Written by David Strauss. Argued for the historical evidence found in the bible. His work set the stage for the various Jesus "quests".

21

Essay Question: 3. Within Protestantism, there were at least two major responses to the emergence of “modernity.” One was to embrace it; another was to reject it. There were those, however, who responded to “modernity” and its claims by seeking God. They would claim that their quest brought “revival” or “renewal.” Write an essay in which you look at this second type of Protestant response to the emergence of “modernity.” In what ways is it a tacit acceptance of “modernity?” In what ways is it a rejection of “modernity?” How would you evaluate the value of this response, and why do you take that position?

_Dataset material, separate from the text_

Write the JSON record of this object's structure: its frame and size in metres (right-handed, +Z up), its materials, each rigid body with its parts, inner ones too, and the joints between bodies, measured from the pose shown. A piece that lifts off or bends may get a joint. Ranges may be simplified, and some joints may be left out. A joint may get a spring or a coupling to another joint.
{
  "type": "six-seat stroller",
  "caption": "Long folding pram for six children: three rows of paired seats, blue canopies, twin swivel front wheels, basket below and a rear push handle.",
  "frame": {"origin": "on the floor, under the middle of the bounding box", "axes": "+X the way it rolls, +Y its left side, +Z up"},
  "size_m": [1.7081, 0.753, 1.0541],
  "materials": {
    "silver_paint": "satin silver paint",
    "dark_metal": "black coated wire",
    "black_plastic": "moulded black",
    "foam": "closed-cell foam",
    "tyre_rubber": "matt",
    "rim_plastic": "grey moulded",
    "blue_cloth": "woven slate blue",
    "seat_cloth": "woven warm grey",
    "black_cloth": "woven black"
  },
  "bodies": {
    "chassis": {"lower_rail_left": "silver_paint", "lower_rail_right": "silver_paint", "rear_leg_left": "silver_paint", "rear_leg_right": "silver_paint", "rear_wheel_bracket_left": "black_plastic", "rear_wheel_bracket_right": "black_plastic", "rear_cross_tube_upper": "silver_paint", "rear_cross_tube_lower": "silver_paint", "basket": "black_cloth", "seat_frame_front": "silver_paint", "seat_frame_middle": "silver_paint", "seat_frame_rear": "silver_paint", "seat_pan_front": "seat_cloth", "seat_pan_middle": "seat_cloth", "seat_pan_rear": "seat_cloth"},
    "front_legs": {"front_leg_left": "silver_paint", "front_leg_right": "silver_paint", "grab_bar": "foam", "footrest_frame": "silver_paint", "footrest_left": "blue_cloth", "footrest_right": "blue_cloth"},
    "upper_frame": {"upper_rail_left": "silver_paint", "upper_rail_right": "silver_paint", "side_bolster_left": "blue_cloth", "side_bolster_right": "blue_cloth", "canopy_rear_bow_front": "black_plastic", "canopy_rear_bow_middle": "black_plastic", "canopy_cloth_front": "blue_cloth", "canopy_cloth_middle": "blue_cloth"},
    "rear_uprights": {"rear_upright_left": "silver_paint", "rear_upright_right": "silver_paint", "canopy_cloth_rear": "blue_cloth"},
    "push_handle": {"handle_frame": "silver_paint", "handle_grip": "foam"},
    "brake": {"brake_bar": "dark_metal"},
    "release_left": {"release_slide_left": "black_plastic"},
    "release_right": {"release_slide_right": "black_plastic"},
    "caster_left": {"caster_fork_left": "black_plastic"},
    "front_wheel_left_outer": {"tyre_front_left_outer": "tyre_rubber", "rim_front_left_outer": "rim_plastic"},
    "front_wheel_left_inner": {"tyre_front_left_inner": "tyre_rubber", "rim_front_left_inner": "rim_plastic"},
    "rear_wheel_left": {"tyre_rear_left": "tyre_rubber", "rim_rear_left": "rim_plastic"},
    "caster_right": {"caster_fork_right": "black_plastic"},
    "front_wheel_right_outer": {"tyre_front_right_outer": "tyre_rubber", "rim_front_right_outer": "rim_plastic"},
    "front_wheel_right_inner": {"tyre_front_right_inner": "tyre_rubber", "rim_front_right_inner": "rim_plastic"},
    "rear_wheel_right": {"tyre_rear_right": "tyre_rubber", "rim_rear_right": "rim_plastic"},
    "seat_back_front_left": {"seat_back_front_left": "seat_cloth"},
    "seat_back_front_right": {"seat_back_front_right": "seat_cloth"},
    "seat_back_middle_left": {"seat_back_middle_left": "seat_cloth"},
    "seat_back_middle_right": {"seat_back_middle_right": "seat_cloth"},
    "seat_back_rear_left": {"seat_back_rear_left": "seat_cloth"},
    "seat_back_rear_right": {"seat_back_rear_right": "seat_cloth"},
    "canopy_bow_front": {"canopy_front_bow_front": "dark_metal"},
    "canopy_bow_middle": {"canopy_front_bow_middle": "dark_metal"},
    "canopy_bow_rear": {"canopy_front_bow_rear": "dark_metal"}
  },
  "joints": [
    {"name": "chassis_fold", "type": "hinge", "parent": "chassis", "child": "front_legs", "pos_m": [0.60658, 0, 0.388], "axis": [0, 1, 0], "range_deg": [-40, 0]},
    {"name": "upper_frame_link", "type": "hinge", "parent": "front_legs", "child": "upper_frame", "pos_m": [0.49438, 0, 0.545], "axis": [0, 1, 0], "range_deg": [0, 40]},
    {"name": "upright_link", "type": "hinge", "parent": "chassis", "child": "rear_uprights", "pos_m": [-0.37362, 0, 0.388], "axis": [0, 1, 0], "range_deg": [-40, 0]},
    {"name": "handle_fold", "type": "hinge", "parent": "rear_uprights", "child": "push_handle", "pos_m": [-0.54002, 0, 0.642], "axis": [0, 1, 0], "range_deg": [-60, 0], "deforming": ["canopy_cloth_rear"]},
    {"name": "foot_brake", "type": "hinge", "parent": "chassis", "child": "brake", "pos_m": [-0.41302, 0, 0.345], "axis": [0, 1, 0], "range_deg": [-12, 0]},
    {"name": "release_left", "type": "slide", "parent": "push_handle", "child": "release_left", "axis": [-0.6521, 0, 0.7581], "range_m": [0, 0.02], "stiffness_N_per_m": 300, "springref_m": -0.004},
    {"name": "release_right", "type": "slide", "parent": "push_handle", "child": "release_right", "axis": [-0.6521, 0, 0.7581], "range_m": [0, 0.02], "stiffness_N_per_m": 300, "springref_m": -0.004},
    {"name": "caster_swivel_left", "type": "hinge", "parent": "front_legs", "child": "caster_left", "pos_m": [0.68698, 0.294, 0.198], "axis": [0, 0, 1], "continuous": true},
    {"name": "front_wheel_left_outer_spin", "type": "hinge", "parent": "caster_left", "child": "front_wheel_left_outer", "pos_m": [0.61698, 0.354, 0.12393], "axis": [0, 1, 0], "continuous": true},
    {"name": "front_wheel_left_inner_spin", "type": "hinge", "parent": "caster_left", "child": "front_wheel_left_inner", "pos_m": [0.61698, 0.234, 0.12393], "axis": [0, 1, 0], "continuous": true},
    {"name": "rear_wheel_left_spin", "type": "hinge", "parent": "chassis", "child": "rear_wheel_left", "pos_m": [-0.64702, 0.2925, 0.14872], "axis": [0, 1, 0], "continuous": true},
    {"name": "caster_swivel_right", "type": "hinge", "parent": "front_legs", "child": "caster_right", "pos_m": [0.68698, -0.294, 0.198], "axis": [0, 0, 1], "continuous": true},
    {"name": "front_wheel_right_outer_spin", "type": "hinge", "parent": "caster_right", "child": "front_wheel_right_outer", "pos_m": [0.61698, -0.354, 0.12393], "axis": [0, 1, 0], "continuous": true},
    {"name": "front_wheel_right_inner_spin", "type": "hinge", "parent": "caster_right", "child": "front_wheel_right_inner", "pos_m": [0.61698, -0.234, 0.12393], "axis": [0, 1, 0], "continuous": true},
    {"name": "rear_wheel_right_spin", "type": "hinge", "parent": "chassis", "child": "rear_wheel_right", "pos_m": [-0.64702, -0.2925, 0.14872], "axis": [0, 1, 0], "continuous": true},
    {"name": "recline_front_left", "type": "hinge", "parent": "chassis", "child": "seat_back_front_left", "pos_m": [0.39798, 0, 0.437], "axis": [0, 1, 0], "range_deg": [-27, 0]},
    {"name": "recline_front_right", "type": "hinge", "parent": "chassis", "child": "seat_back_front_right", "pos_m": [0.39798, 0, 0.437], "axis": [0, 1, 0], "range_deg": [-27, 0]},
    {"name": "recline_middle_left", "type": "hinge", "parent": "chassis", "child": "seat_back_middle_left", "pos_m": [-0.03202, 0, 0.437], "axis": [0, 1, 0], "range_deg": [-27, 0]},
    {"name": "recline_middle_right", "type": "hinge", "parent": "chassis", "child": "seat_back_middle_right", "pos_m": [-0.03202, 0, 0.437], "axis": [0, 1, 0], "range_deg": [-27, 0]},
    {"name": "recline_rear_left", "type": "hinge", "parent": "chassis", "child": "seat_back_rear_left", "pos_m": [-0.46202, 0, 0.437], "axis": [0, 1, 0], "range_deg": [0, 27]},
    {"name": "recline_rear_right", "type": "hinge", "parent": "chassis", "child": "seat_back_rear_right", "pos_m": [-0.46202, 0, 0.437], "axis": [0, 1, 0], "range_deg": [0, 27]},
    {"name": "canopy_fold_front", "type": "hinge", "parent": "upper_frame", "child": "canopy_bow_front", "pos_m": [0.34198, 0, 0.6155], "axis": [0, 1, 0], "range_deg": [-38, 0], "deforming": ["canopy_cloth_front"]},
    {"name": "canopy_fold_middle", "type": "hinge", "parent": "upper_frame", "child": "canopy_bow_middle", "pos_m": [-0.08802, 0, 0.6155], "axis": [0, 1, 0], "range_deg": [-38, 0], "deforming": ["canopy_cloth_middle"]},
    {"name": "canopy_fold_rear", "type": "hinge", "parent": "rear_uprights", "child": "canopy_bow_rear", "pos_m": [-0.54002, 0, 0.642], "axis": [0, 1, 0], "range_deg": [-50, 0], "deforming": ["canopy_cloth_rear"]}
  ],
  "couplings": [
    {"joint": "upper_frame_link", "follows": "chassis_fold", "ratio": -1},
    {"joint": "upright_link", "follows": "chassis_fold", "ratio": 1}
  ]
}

Be able to verbalize this.

1. Talk about Kant, Hegel, and Darwin, and what they believed. This provides the contrast. Talk about how the 19th century was a time when people's faith was challenge. You can also talk about the Reformation, and the 30 years war, and how these had an impact on the European psyche. People couldn't trust the church.

Those who embraced modernity:
-Schleiermacher. There is no such thing as an objective reality God, only what we know of Him in relation to ourselves and our dependance on him.
-Hegel. Religion was at first natural, then moral, and now spiritual. Christianity and other religions could be deciphered with philosophy.
-Albrecht Ritschl. Stressed to moral and ethical life. Social Gospel.
-Strauss. Focused on Leben Jesu. The life of Jesus. Started the Jesus "quests".
-Julius Wellhausen. Applied evolutionary theory to scripture study and concluded that Moses didn't write the Pentateuch.

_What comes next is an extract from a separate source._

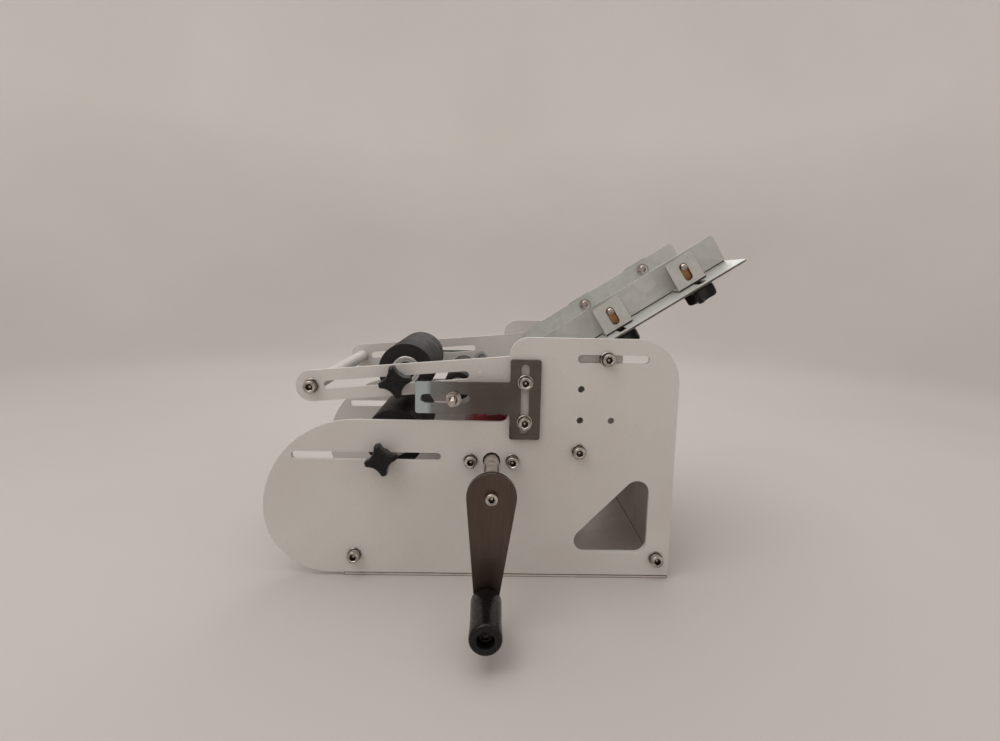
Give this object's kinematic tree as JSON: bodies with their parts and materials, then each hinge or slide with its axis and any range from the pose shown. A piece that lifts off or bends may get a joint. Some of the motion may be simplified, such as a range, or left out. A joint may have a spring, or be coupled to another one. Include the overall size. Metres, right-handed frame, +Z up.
{
  "type": "bottle labelling machine",
  "caption": "Hand-cranked bench machine that rolls a round bottle on rubber rollers to wrap a label on it, with a tilted label cradle.",
  "frame": {"origin": "centre of the base sheet's underside", "axes": "+X from the roller end towards the raised label cradle, +Y from the crank side to the far side, +Z up"},
  "size_m": [0.384, 0.36, 0.2836],
  "materials": {
    "white_paint": "fine matt powder coat",
    "base_sheet": "satin rolled sheet",
    "galvanised_sheet": "bright galvanised sheet",
    "brushed_sheet": "brushed stainless sheet",
    "zinc_steel": "bright zinc plate",
    "bare_aluminium": "turned",
    "black_rubber": "ground matt rubber",
    "red_silicone": "smooth silicone",
    "black_plastic": "moulded satin",
    "brass_spacer": "turned"
  },
  "bodies": {
    "frame": {"base_pan": "base_sheet", "side_plate_near": "white_paint", "side_plate_far": "white_paint", "base_screw_near_front": "zinc_steel", "base_screw_near_rear": "zinc_steel", "base_screw_far_front": "zinc_steel", "base_screw_far_rear": "zinc_steel", "shaft_bearing_near": "zinc_steel", "shaft_bearing_far": "zinc_steel", "bearing_screw_near_front": "zinc_steel", "bearing_screw_near_rear": "zinc_steel", "bearing_screw_far_front": "zinc_steel", "bearing_screw_far_rear": "zinc_steel", "bracket_screw_near_upper": "zinc_steel", "bracket_screw_near_lower": "zinc_steel", "bracket_screw_far_upper": "zinc_steel", "bracket_screw_far_lower": "zinc_steel", "tie_rod": "zinc_steel", "label_tray": "galvanised_sheet", "web_rod": "black_plastic", "arm_pivot_bolt_near": "zinc_steel", "arm_pivot_bolt_far": "zinc_steel"},
    "crank": {"drive_shaft": "zinc_steel", "drive_sleeve": "red_silicone", "crank_arm": "brushed_sheet", "crank_screw": "zinc_steel", "grip_bolt": "zinc_steel"},
    "grip": {"crank_grip": "black_plastic"},
    "bracket_near": {"tee_bracket_near": "brushed_sheet"},
    "bracket_far": {"tee_bracket_far": "brushed_sheet"},
    "guide_carriage": {"guide_axle": "zinc_steel"},
    "guide_wheel": {"guide_roller": "black_rubber"},
    "press_arm": {"press_arm_bar_near": "white_paint", "press_arm_bar_far": "white_paint", "handle_rod": "bare_aluminium", "handle_screw_near": "zinc_steel", "handle_screw_far": "zinc_steel"},
    "press_carriage": {"press_axle": "zinc_steel"},
    "press_wheel": {"press_roller_core": "bare_aluminium", "press_roller_sleeve": "black_rubber"},
    "press_nut_near": {"press_knob_near": "black_plastic"},
    "press_nut_far": {"press_knob_far": "black_plastic"},
    "support_carriage": {"support_axle": "zinc_steel"},
    "support_wheel": {"support_roller": "black_rubber"},
    "support_nut_near": {"support_knob_near": "black_plastic"},
    "support_nut_far": {"support_knob_far": "black_plastic"},
    "label_rail_near": {"label_guide_near": "galvanised_sheet", "guide_foot_near_lower": "galvanised_sheet", "guide_foot_near_upper": "galvanised_sheet", "guide_spacer_near_lower": "brass_spacer", "guide_spacer_near_upper": "brass_spacer"},
    "rail_nut_near_lower": {"guide_knob_near_lower": "black_plastic"},
    "rail_nut_near_upper": {"guide_knob_near_upper": "black_plastic"},
    "label_rail_far": {"label_guide_far": "galvanised_sheet", "guide_foot_far_lower": "galvanised_sheet", "guide_foot_far_upper": "galvanised_sheet", "guide_spacer_far_lower": "brass_spacer", "guide_spacer_far_upper": "brass_spacer"},
    "rail_nut_far_lower": {"guide_knob_far_lower": "black_plastic"},
    "rail_nut_far_upper": {"guide_knob_far_upper": "black_plastic"}
  },
  "joints": [
    {"name": "crank_spin", "type": "hinge", "parent": "frame", "child": "crank", "pos_m": [-0.0142, -0.05, 0.099], "axis": [0, 1, 0], "continuous": true},
    {"name": "grip_spin", "type": "hinge", "parent": "crank", "child": "grip", "pos_m": [-0.0167, -0.21, 0.0246], "axis": [0, 1, 0], "continuous": true},
    {"name": "bracket_lift_near", "type": "slide", "parent": "frame", "child": "bracket_near", "axis": [0, 0, 1], "range_m": [-0.011, 0]},
    {"name": "bracket_lift_far", "type": "slide", "parent": "frame", "child": "bracket_far", "axis": [0, 0, 1], "range_m": [-0.011, 0]},
    {"name": "guide_reach", "type": "slide", "parent": "bracket_near", "child": "guide_carriage", "axis": [1, 0, 0], "range_m": [-0.007, 0.003]},
    {"name": "guide_roller_spin", "type": "hinge", "parent": "guide_carriage", "child": "guide_wheel", "pos_m": [-0.0448, 0.01, 0.15], "axis": [0, 1, 0], "continuous": true},
    {"name": "press_arm_lift", "type": "hinge", "parent": "frame", "child": "press_arm", "pos_m": [0.0758, 0, 0.1828], "axis": [0, 1, 0], "range_deg": [0, 90]},
    {"name": "press_reach", "type": "slide", "parent": "press_arm", "child": "press_carriage", "axis": [0.9962, 0, 0.087], "range_m": [-0.037, 0.002]},
    {"name": "press_roller_spin", "type": "hinge", "parent": "press_carriage", "child": "press_wheel", "pos_m": [-0.0905, 0.01, 0.1627], "axis": [0, 1, 0], "continuous": true},
    {"name": "press_knob_turn_near", "type": "hinge", "parent": "press_carriage", "child": "press_nut_near", "pos_m": [-0.0905, -0.105, 0.1627], "axis": [0, 1, 0], "continuous": true},
    {"name": "press_knob_turn_far", "type": "hinge", "parent": "press_carriage", "child": "press_nut_far", "pos_m": [-0.0905, 0.105, 0.1627], "axis": [0, 1, 0], "continuous": true},
    {"name": "support_reach", "type": "slide", "parent": "frame", "child": "support_carriage", "axis": [1, 0, 0], "range_m": [-0.068, 0.03]},
    {"name": "support_roller_spin", "type": "hinge", "parent": "support_carriage", "child": "support_wheel", "pos_m": [-0.101, 0.01, 0.1016], "axis": [0, 1, 0], "continuous": true},
    {"name": "support_knob_turn_near", "type": "hinge", "parent": "support_carriage", "child": "support_nut_near", "pos_m": [-0.101, -0.11, 0.1016], "axis": [0, 1, 0], "continuous": true},
    {"name": "support_knob_turn_far", "type": "hinge", "parent": "support_carriage", "child": "support_nut_far", "pos_m": [-0.101, 0.11, 0.1016], "axis": [0, 1, 0], "continuous": true},
    {"name": "rail_shift_near", "type": "slide", "parent": "frame", "child": "label_rail_near", "axis": [0, 1, 0], "range_m": [-0.02, 0.028]},
    {"name": "rail_shift_far", "type": "slide", "parent": "frame", "child": "label_rail_far", "axis": [0, 1, 0], "range_m": [-0.04, 0]},
    {"name": "rail_knob_turn_near_lower", "type": "hinge", "parent": "label_rail_near", "child": "rail_nut_near_lower", "pos_m": [0.09192, -0.06, 0.20441], "axis": [-0.5373, 0, 0.8434], "continuous": true},
    {"name": "rail_knob_turn_near_upper", "type": "hinge", "parent": "label_rail_near", "child": "rail_nut_near_upper", "pos_m": [0.15433, -0.06, 0.24417], "axis": [-0.5373, 0, 0.8434], "continuous": true},
    {"name": "rail_knob_turn_far_lower", "type": "hinge", "parent": "label_rail_far", "child": "rail_nut_far_lower", "pos_m": [0.09192, 0.08, 0.20441], "axis": [-0.5373, 0, 0.8434], "continuous": true},
    {"name": "rail_knob_turn_far_upper", "type": "hinge", "parent": "label_rail_far", "child": "rail_nut_far_upper", "pos_m": [0.15433, 0.08, 0.24417], "axis": [-0.5373, 0, 0.8434], "continuous": true}
  ],
  "couplings": [
    {"joint": "bracket_lift_far", "follows": "bracket_lift_near", "ratio": 1}
  ]
}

2. How did people respond?

Pietism, Holiness and Keswick Movements

-Philip Spener. Seminarians need to have an experience of Jesus, not just information.
-August Francke. Seminarians needed to be right with God. Emphasis, like Spener's, was on personal holiness. Why? Because you had all these other guys saying and doing crazy things!
Hauge and Conventicles. Hauge led a Pietism movement in Lutheran Norway. They allowed lay leaders to preach. Anti-clericalism was present. Maybe because the spirit was moving, maybe because people didn't trust the theologians of the day. Either way, those people started parachurch movements with a huge emphasis on missions.
John Wesley-his "methods". Personal Holiness. Pietist and Weley focused on experience with Jesus, not just creeds, dogmas and information.

It wasn't a complete rejection of Enlightenment. They acknowledged that knowledge was important, but they were stressing a relationship, personally, with Jesus. You can know all that stuff, but if you don't have relationship and experience with Jesus, then who cares? I wonder if that's why Pentecostalism becomes so prevalent?